Now is where people usually screw this up. The center of the board is sawtoothed, but the edges shouldn’t be, if you want it to look real. After you fiddle with the graining roller in the center, drag the left and right sides with your notched cardboard scraper to get the wavy parallel line look. Drag the combs through the lines when you’re satisfied with the look of the grain.

OK, now the graining is done. As you can see, the bright yellow background is more subdued at this point. It almost looks like unfinished wood. Now we’ll give it an overglaze, to give the impression that the grain isn’t right on the surface, and to give the door the right shade to match what we have in the house.
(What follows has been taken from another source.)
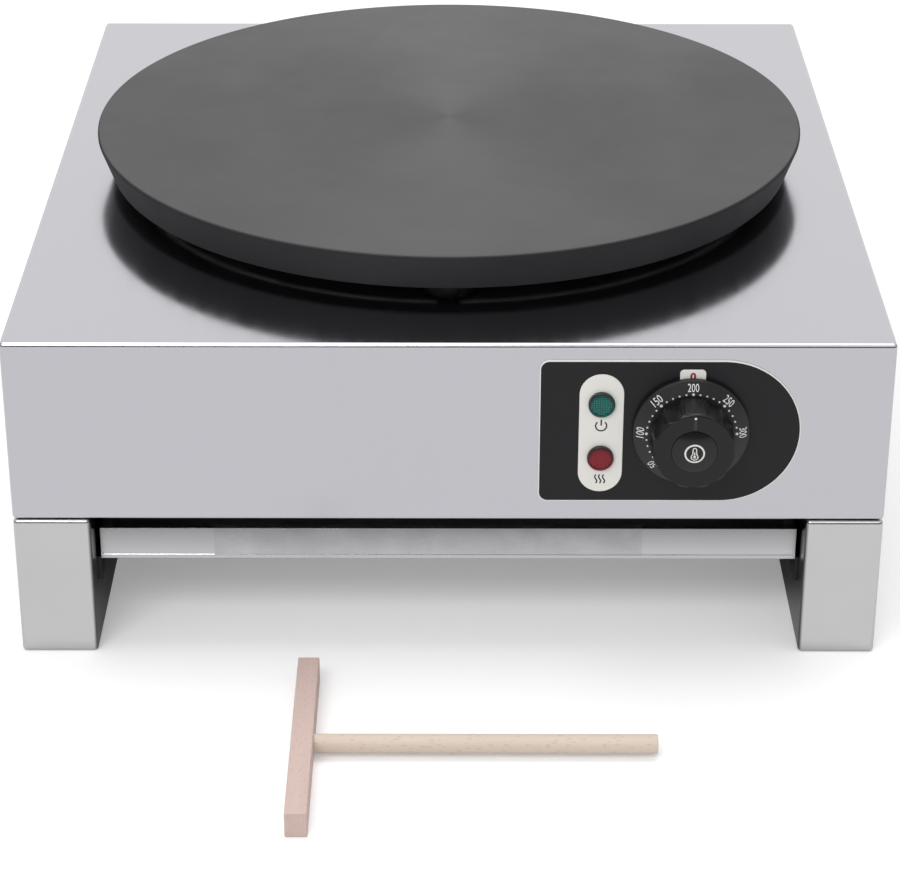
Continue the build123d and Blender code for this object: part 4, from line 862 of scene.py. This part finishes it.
def makeLensPrisms():
    # a grid of small domes inside a circle, on the plane Z = 0
    tree, given, result = newForm("lensPrisms", {
        "Count": 9, "Pitch": 1.2, "Circle": 5.0, "DomeRadius": 0.5, "DomeHeight": 0.3,
    })
    side = calc(tree, "MULTIPLY", given["Pitch"], calc(tree, "SUBTRACT", given["Count"], 1))
    grid = squareGrid(tree, side, side, given["Count"], given["Count"])
    reach = vectorCalc(tree, "LENGTH", "Value", put(tree, "GeometryNodeInputPosition").outputs[0])
    kept = calc(tree, "LESS_THAN", reach, calc(tree, "SUBTRACT", given["Circle"], given["DomeRadius"]))
    dome = put(tree, "GeometryNodeMeshIcoSphere", {"Radius": 1.0, "Subdivisions": 2}).outputs["Mesh"]
    scale = combined(tree, given["DomeRadius"], given["DomeRadius"], given["DomeHeight"])
    domes = put(tree, "GeometryNodeInstanceOnPoints", {
        "Points": grid, "Selection": kept, "Instance": dome, "Scale": scale,
    }).outputs[0]
    return formed(tree, given, result, domes)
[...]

I mixed this glaze myself, using TransTint dyes. They’re great stuff. You can put them in any sort of finish. But knowing how to color match from dye, and putting in the right amount, is challenging. If you’re not feeling experimental, you can buy any number of varnish stain products at the home center, and coat your work with one you select, pre-made from a color chart.

So we put the door back in its hole, and the grain looks about right compared to the ropy oak doorframes that surround it. We flipped a coin to choose whether we’d try to match the woodwork in the living room or the hall, and the hall won. Here’s the hallway side.

Not great, but good enough. Hey, maybe that should be our motto around here. It certainly was good enough for that doorway, because we demolished that wall a few years later. More about that in another episode.

[Thanks for reading and commenting. Please recommend Sippican Cottage blog to your internet friends, or regular friends, if you have any.]

2 Responses

  1. Remember that water colorist you featured a while back…(Pepperidge Farms remembers)?

    Well you sir, are as much a wizard as he.

    #talent

  2. Hi browndog- Thanks for reading and commenting.

    I hate to disagree with the customers, but I’m no wizard. However, I can do it faster than anyone who can do it better, and I can do it better than anyone who can do it faster.